Sono seduta comodamente e attendo il tuo narrare. So già che scoprirò cose nuove:)
Bentornata:)*
Bentornata Giulia.
Gli stereotipi, i luoghi comuni.
Tutti a parole lodano il cambiamento: cambiare è bello!.
Solo parole, nei fatti il cambiamento si cerca di evitarlo, addirittura di non vederlo perché genera insicurezza.
Ti faccio un esempio che riguarda proprio il Brasile. Tanti anni fa mi raccontò Arrigo (mi ha scritto una bella email che non publico, perché è molto personale) che aveva sentito parlare del dramma delle favelas a Belo Horizonte.

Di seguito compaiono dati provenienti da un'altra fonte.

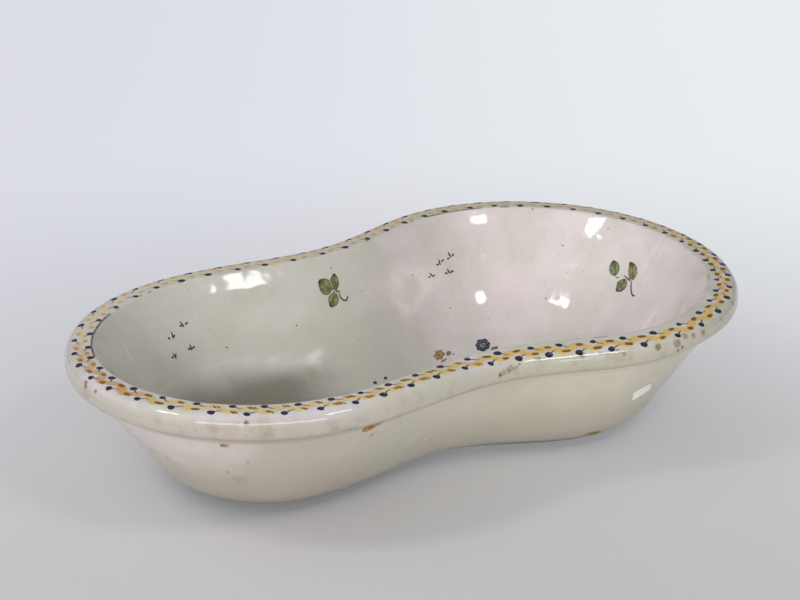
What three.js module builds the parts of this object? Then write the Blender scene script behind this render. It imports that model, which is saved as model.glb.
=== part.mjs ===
// A faience bidet basin: a fiddle-shaped bowl of tin-glazed earthenware with a wide flat rim.
// The clay members that were luted together before the firing are separate meshes here:
// the floor slab, two walls that meet at the waist, the flat rim and the rolled lip under its edge.
// A small blank paper label is pasted on the outside.
//
// Millimetres, +Z up. The origin is on the ground under the middle of the length.
// +X runs along the length towards the larger lobe, the back of the bidet.

import * as THREE from "three";

// Plan of the rim, over its outer edge.
const overallLength = 540;
const backLobeWidth = 328;
const frontLobeWidth = 285;
const waistWidth = 267;
const backEndLength = 150; // from the back tip to the widest place of the back lobe
const frontEndLength = 148; // from the front tip to the widest place of the front lobe
const waistPlace = -15.5; // narrowest place, along X from the middle of the length

const overallHeight = 109;

// Section of the rim.
const rimWidth = 21.5; // flat painted band, from the outer edge to the inner arris
const rimThickness = 8;
const innerArrisRadius = 3;
const lipTopRadius = 7.5;
const lipBottomRadius = 7.5;
const lipDepth = 21; // from the top of the rim to the seat under the lip
const lipOverhang = 11.2; // from the outer edge to the wall

// Walls and floor.
const wallThickness = 10; // at the foot; the inside is steeper, so the wall thickens towards the rim
const floorThickness = 10;
const undersideRadius = 50; // where the wall turns under to the flat base
const coveRadius = 60; // where the wall turns into the floor inside

// How far inside the rim's outer edge the wall's slope would meet the ground.
const footInsetBackEnd = 85;
const footInsetBackSide = 62;
const footInsetWaist = 72.5;
const footInsetFrontSide = 67;
const footInsetFrontEnd = 74.5;
const footBackEndLength = 72; // as on the rim, from the tip to the widest place
const footFrontEndLength = 73.5;

// Paper label on the near side of the back lobe.
const labelLength = 18;
const labelHeight = 12;
const labelThickness = 0.4;
const labelGap = 0.3;
const labelPlace = 127; // along X from the middle of the length
const labelTilt = THREE.MathUtils.degToRad(25); // it was stuck on crooked, its right end high
const labelBelowLip = 42; // down the slope, from the seat to the middle of the label

// How finely the shape is cut up.
const columnsPerEnd = 18;
const columnsPerWaist = 9;
const stepsOnWall = 3;
const stepsOnUnderside = 6;
const stepsOnCove = 5;
const stepsOnLip = 4;
const stepsOnArris = 2;
const stepsOnLabel = 3;
const smallStep = 0.01; // round the plan, to measure how fast it runs there

const glazeIvory = 0xcfc9c2;
const glazeLavender = 0xd8d3da;
const paperWhite = 0xf0efec;

const glaze = (color) => new THREE.MeshStandardMaterial({ color, roughness: 0.18, metalness: 0 });
const paper = new THREE.MeshStandardMaterial({ color: paperWhite, roughness: 0.85, metalness: 0 });

// Plans

// A plan is two quarter ellipses, one at each end, joined on each side by a waist that swings in
// and out again as a cosine. It is symmetric about the X axis.
const rimPlan = {
  back: overallLength / 2,
  front: -overallLength / 2,
  backEnd: backEndLength,
  frontEnd: frontEndLength,
  backHalf: backLobeWidth / 2,
  frontHalf: frontLobeWidth / 2,
  waistHalf: waistWidth / 2,
  waist: waistPlace,
};

// The plan in which the sloping walls would meet the ground.
const footPlan = {
  back: rimPlan.back - footInsetBackEnd,
  front: rimPlan.front + footInsetFrontEnd,
  backEnd: footBackEndLength,
  frontEnd: footFrontEndLength,
  backHalf: rimPlan.backHalf - footInsetBackSide,
  frontHalf: rimPlan.frontHalf - footInsetFrontSide,
  waistHalf: rimPlan.waistHalf - footInsetWaist,
  waist: rimPlan.waist,
};

// One half of a plan has four stretches, numbered by the whole part of t:
// 0 the back end, 1 the waist's back, 2 the waist's front, 3 the front end.
const stretches = 4;

// The point at t, and the direction in which the plan runs there, from the back tip to the front tip.
function alongHalf(plan, t) {
  const stretch = Math.min(Math.floor(t), stretches - 1);
  const part = t - stretch;
  const backWidest = plan.back - plan.backEnd;
  const frontWidest = plan.front + plan.frontEnd;
  const turn = (part * Math.PI) / 2;
  if (stretch === 0) {
    return {
      point: [backWidest + plan.backEnd * Math.cos(turn), plan.backHalf * Math.sin(turn)],
      direction: [-plan.backEnd * Math.sin(turn), plan.backHalf * Math.cos(turn)],
    };
  }
  if (stretch === 3) {
    return {
      point: [frontWidest - plan.frontEnd * Math.sin(turn), plan.frontHalf * Math.cos(turn)],
      direction: [-plan.frontEnd * Math.cos(turn), -plan.frontHalf * Math.sin(turn)],
    };
  }
  const [start, end] = stretch === 1 ? [backWidest, plan.waist] : [plan.waist, frontWidest];
  const [halfAtStart, halfAtEnd] =
    stretch === 1 ? [plan.backHalf, plan.waistHalf] : [plan.waistHalf, plan.frontHalf];
  const swing = (1 - Math.cos(part * Math.PI)) / 2;
  const slope = (Math.sin(part * Math.PI) * Math.PI) / 2;
  return {
    point: [start + (end - start) * part, halfAtStart + (halfAtEnd - halfAtStart) * swing],
    direction: [end - start, (halfAtEnd - halfAtStart) * slope],
  };
}

// The whole way round runs from t = 0 at the back tip, by +Y, to t = 8 at the back tip again.
function onPlan(plan, t) {
  const mirrored = t > stretches;
  const { point, direction } = alongHalf(plan, mirrored ? 2 * stretches - t : t);
  const size = Math.hypot(direction[0], direction[1]);
  const side = mirrored ? -1 : 1;
  return {
    point: new THREE.Vector2(point[0], side * point[1]),
    outward: new THREE.Vector2(direction[1] / size, (-side * direction[0]) / size),
  };
}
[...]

Siccome Arrigo ha sempre girato il mondo, dopo qualche mese era proprio lì, a Belo Horizonte. Si trovò a parlare con un importante personaggio locale e chiese delle favelas. Questo lo guardò meravigliato e gli disse: "Quali favelas? Non ci sono favelas a Belo Horizonte". A quei tempi, 200.000 persone vivevano nelle favelas di Belo Horizonte.
Negare, negare sempre, specie l'evidenza.
grazie e saludos
Solimano
Bentornata anche da me.
Dici che il viaggio ti ha dato molte emozioni. Cosa chiedere di più, ad un viaggio?
Ciao!
Bentornata, aspettiamo pensieri, immagini, episodi, aneddoti, appunti. Tutto ciò che la tua sensibilità ci offrirà. E sarà un grande piacere. Salutissimi, Annarita.
Aggiungo il mio bentornata a quello degli altri. Hai già saputo raccontarci qualcosa con quelle bellissine immagini (ma come fai?) mandate da laggiù, ora sarà piacevole e interessante leggerti: hai sempre una profondità ed una sensibilità non comuni.
Grazie per il benvenuto Silvia, Amfortas, Annarita e grazie Ermione per i tuoi apprezzamenti. Per quanto riguarda le foto basta avere una bella macchina fotografica ed un bel posto da fotografare ed il gioco è fatto.
Solimano, il cambiamento fa davvero paura. A rio parlano eccome delle favelas, perchè le temono. Ma ugualmente negano spesso che è un problema che andrebbe affrontato e non demonizato. E' una situazione sempre più difficile da affrontare, ma ne parleremo per quello che ho potuto capire durante i miei soggiorni a Rio.
Ma ho sentito a San Paolo questo atteggiamento, non tanto negare che le favelas esistano, ma dire che sono molto meno pericolose che a Rio. La rivalità "bonaria" fra le due città è nota.
Bentornata Giulia,
anche io ti ascolterò con piacere perchè, come ti ho già detto quando sei partita, il Brasile per me è sinonimo di Plutone.